The quintessential Mauritian street food Dhal Puri (‘Dholl Puri’) is set to make your tastebuds dance!
If you ask a local which dish you absolutely have to try while you are holidaying in Mauritius, the answer would probably be dhal puri.Do you know how it came about? According to the Mint “The indentured labourers were given fixed rations of food and fresh water for a week or so. Given that fresh water was a precious resource, their families would use the water in which it was cooked to bind the dough. Some of the dal would invariably get mixed into the dough, so it ended up as a flatbread with some dal in it. The present-day dholl puri is a paratha stuffed with a crumbled chana dal mixture. Even though it is called puri, this flatbread is not deep-fried—it is cooked on a tava, or griddle. A pair of these pliable breads are used as a carrier for a curry with toppings. Among Indian dishes, the Maharashtrian puran poli resembles a sweet version of the dholl puri, bearing more similarities to it than a dal paratha.” Gooriah also shared why maida (refined flour) is used to prepare this flatbread. Wheat flour, or atta, was sent via ships from India but it would often get spoilt. Maida, which has a longer shelf life, survived the journey better. This is probably why, even now, almost all the Indian-origin dishes in Mauritian cuisine use maida.

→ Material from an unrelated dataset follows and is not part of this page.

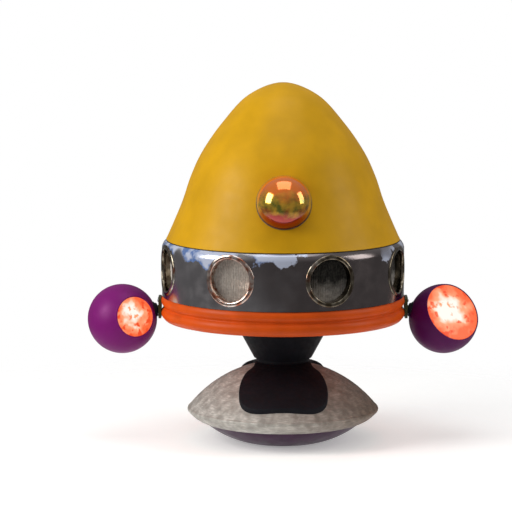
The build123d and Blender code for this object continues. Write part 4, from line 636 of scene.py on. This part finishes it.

This Mauritian recipe from Ambre Mauritius brings together a delightful list of ingredients that blend to create a local dish filled with subtle but delicious flavours. The dough is prepared, then rolled out thinly, fried and filled with an assortment of fillings which can range from chutneys and pickled vegetables to bean curries. ‘Rougaille Mauricien’ – a typical Mauritian spicy tomato sauce – or even made into a ‘dessert’ variation where the dhal puri is used to eat heavenly mouthfuls of kheer (a type of creamy rice pudding served with almonds, sultanas, cardamom seeds and pistachios).
Dhal Puri is usually served in pairs and is sure to be a crowd pleaser.
Dhal Puri Recipe: Serves 8
- 2 cups yellow split peas (that have been soaked in water overnight)
- 1 teaspoon cumin (seeds)
- 2kg plain flour
- 1 teaspoon turmeric powder
- 800ml of water
- Salt to taste
- Vegetable oil for cooking
- Toast the cumin seeds in a hot pan (without oil).
- Once they are lightly toasted, put them in a mortar and crush with a pestle.
- Drain the peas and rinse them well.
- Simmer them in enough water to cover the peas, with cumin, turmeric and salt until they have softened slightly (be careful not to overcook them).
- Strain the ingredients, in a food processor mix into a coarse paste. Set aside.
- Mix the flour with 2 pinches of salt in a bowl. Add water gradually to make a smooth dough.
- Cover the dough with a damp cloth and let it rest for approximately 30 minutes.
- Roll dough into small balls (about the size of a golf ball) and make a small hollow in each. Place a tablespoon of the yellow pea mixture into the hollow and seal the dough.
- Roll the balls into very thin ‘pancakes’ (make sure this is on a floured surface or the dough will stick).
- Brush a non-stick frying pan with a thin layer of oil and cook each dhal puri for approximately two minutes on each side, on high heat. Before you flip your dhal puri, brush a little more oil directly on the dhal puri.
- Serve two dhal puri per portion with your choice of chutney and curry.